Cllr Clancy said: “Clearly I welcome any project designed to create thousands of jobs in the city. The Curzon Street plans look exciting and have great potential.

“For me, as usual, it seems like big retail and leisure are a bit too much to the fore and should not be the only option. SME-based, small scale, modern manufacturing could be as likely to surround and be served by it.

“I also worry about HS2’s current impact on our ability to provide sustainable, long-term industrial land inside the city’s boundaries. We are already at crisis point in the supply of high quality industrial land, with only about 77 hectares left – record low. We’ve only got 17 hectares left of the ‘good’ category of industrial land.”

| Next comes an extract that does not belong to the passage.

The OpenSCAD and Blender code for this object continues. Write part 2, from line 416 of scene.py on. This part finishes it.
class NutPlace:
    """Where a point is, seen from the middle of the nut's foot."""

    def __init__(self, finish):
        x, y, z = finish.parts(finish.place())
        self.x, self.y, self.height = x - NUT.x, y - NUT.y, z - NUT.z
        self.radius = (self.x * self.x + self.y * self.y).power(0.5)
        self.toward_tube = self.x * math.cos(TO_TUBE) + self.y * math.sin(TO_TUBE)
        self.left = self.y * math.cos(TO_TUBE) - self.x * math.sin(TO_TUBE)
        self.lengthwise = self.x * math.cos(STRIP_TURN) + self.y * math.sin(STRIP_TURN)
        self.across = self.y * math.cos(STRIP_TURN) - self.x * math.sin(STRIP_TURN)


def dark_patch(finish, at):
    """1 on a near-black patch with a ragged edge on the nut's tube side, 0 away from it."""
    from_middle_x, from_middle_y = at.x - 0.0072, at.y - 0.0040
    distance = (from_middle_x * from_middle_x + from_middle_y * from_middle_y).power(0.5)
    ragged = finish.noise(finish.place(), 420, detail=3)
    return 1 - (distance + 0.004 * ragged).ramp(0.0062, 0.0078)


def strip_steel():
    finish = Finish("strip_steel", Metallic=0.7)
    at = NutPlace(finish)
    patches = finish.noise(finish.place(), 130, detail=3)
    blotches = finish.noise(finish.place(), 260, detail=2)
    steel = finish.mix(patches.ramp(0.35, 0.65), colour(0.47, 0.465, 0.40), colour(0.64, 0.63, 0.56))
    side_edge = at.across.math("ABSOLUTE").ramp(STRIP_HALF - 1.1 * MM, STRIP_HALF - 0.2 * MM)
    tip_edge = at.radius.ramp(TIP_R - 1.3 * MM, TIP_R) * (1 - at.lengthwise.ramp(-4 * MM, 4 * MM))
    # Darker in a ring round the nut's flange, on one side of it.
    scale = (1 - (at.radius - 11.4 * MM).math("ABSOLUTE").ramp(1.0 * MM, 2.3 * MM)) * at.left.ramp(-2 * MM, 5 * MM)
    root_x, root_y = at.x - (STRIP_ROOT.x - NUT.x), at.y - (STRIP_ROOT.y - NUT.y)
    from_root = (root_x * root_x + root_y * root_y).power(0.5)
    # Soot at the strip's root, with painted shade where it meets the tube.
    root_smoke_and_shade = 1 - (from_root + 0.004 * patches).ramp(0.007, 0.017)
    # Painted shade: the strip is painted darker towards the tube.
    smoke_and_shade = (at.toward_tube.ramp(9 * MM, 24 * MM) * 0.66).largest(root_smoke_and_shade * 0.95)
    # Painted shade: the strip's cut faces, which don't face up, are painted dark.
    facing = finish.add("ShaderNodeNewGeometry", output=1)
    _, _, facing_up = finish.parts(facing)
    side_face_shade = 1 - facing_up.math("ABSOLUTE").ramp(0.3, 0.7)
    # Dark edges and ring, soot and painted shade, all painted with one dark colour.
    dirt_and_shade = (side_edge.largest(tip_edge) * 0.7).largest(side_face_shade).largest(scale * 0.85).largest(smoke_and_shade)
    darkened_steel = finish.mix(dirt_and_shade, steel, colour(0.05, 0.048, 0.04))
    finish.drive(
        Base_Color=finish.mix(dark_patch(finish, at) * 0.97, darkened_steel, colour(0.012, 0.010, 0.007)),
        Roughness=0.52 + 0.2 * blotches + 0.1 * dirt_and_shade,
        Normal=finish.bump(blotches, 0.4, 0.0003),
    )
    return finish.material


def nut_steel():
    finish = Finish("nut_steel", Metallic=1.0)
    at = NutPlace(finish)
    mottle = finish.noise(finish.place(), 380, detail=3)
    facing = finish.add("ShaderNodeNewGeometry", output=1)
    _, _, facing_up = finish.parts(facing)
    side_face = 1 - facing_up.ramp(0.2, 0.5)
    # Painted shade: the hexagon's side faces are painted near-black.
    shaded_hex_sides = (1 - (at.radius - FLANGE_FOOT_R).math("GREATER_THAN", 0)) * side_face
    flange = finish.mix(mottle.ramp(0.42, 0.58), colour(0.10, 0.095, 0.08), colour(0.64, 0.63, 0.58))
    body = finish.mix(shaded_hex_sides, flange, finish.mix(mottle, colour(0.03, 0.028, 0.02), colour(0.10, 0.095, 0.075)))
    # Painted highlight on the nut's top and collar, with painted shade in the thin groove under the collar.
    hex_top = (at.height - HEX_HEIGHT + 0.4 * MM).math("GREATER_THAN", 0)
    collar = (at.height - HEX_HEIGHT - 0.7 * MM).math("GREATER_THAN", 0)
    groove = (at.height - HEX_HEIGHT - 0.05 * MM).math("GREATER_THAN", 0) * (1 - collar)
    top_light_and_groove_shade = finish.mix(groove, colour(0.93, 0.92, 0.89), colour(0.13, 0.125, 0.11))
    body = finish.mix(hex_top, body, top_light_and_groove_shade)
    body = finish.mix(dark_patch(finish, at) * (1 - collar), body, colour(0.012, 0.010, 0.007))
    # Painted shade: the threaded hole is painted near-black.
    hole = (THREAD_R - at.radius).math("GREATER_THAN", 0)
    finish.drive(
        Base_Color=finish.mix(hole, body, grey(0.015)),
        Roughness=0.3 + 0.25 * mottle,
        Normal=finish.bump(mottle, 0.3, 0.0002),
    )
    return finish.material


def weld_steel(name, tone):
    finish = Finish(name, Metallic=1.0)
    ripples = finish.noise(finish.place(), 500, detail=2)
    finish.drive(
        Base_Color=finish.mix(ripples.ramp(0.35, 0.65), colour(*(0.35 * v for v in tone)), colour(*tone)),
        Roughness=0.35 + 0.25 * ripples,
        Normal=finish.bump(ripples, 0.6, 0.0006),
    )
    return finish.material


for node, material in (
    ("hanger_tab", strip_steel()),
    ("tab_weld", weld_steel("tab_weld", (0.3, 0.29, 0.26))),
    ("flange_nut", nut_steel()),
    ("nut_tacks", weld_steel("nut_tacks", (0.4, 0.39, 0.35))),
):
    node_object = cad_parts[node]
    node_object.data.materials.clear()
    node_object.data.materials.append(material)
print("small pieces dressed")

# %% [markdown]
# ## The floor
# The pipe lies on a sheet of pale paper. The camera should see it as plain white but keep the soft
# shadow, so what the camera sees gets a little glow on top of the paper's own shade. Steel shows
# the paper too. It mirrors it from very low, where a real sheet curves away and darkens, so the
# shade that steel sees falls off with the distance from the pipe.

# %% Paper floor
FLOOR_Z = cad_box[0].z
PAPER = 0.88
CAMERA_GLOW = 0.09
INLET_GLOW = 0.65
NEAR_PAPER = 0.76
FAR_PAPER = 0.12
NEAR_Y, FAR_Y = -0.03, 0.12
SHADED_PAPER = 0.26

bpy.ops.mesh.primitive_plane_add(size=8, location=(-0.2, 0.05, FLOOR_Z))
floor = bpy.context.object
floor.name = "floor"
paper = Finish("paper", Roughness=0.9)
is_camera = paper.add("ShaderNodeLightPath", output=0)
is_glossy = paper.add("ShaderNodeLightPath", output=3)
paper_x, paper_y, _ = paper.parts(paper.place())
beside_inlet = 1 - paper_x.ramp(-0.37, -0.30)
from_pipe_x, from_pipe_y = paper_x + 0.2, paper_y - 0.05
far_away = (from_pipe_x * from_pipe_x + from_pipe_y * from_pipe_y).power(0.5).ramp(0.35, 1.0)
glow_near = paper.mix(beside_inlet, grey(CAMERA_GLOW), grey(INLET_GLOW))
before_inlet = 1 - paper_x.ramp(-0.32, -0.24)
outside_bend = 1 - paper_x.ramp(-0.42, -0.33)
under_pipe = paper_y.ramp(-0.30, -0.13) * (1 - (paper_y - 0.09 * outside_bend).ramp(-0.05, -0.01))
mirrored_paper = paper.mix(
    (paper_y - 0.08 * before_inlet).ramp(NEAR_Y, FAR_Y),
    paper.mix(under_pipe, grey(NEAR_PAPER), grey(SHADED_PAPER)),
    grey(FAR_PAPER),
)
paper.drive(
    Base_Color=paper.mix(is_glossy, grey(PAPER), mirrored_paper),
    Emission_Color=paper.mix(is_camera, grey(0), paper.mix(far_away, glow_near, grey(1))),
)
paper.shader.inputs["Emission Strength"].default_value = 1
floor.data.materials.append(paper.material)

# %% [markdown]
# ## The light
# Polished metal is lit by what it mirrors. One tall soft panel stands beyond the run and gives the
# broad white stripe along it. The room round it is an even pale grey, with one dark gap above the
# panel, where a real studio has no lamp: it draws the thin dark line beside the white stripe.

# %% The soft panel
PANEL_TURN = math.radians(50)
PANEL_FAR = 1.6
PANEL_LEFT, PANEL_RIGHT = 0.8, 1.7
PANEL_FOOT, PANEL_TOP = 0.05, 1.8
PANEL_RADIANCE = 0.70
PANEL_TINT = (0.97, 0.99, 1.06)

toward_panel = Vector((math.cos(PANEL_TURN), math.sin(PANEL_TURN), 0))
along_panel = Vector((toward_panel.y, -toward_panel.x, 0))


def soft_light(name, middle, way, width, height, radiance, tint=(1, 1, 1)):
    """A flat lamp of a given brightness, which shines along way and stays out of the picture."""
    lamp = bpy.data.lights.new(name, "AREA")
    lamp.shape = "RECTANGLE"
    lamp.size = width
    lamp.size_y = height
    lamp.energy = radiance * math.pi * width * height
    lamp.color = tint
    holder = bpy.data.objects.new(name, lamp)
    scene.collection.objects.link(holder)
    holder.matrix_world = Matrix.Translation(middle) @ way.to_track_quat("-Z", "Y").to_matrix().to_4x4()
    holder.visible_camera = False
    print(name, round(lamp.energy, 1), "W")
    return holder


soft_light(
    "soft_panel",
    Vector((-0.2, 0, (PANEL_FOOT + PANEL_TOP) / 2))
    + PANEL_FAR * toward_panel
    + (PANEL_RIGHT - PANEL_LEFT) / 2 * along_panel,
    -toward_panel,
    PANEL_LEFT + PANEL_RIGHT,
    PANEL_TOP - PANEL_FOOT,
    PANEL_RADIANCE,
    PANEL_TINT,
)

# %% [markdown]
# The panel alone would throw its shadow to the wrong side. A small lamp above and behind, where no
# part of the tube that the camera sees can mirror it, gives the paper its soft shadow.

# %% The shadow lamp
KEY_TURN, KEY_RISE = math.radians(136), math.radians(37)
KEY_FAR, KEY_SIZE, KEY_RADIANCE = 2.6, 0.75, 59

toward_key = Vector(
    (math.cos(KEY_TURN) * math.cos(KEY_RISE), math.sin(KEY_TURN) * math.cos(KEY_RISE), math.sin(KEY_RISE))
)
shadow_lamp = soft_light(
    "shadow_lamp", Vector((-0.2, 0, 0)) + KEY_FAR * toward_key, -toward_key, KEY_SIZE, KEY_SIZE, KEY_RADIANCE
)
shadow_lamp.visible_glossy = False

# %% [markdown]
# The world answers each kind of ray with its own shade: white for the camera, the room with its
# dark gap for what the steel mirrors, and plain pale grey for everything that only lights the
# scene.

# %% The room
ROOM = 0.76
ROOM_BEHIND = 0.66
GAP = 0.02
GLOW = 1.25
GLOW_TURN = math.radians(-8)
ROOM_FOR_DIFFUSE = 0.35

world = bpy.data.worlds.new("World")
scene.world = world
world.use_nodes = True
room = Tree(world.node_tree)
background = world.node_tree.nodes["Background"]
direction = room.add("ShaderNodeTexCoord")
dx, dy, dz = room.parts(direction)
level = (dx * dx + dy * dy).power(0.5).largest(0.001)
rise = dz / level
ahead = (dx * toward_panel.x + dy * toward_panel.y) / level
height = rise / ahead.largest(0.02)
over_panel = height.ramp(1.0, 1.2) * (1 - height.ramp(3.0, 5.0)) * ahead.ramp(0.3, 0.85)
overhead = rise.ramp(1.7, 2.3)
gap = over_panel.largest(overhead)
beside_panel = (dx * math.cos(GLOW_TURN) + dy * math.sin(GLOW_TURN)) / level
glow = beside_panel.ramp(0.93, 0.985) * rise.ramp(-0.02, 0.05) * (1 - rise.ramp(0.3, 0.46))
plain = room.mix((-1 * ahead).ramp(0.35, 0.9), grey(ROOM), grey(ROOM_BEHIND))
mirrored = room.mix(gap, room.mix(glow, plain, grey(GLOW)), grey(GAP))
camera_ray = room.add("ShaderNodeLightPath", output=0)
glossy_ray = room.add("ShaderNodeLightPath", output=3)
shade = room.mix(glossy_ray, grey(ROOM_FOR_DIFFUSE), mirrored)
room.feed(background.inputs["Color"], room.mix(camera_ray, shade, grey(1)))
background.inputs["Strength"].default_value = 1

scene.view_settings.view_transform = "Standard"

There may also be debate within Labour ranks about repeating the pattern of events from 1990 to 2005, when regeneration was focused almost entirely on Birmingham city centre.

These have included the Bull Ring, the pedestrianisation of New Street and High Street, the Snow Hill offices complex, redevelopment of the former Post and Mail building, the new library, the extension of the tram system. Further high quality office space is planned for Paradise Circus.

The trickledown effect from these schemes, generating jobs for Brummies in the inner city wards and outlying suburbs, is not yet apparent. Unemployment remains higher than average in many wards and skills levels are low.

How the once in a lifetime benefits from HS2 can be used to spread prosperity for the masses rather than the few, to quote Birmingham council’s new chief executive, must be a matter for urgent debate among city leaders, you would think.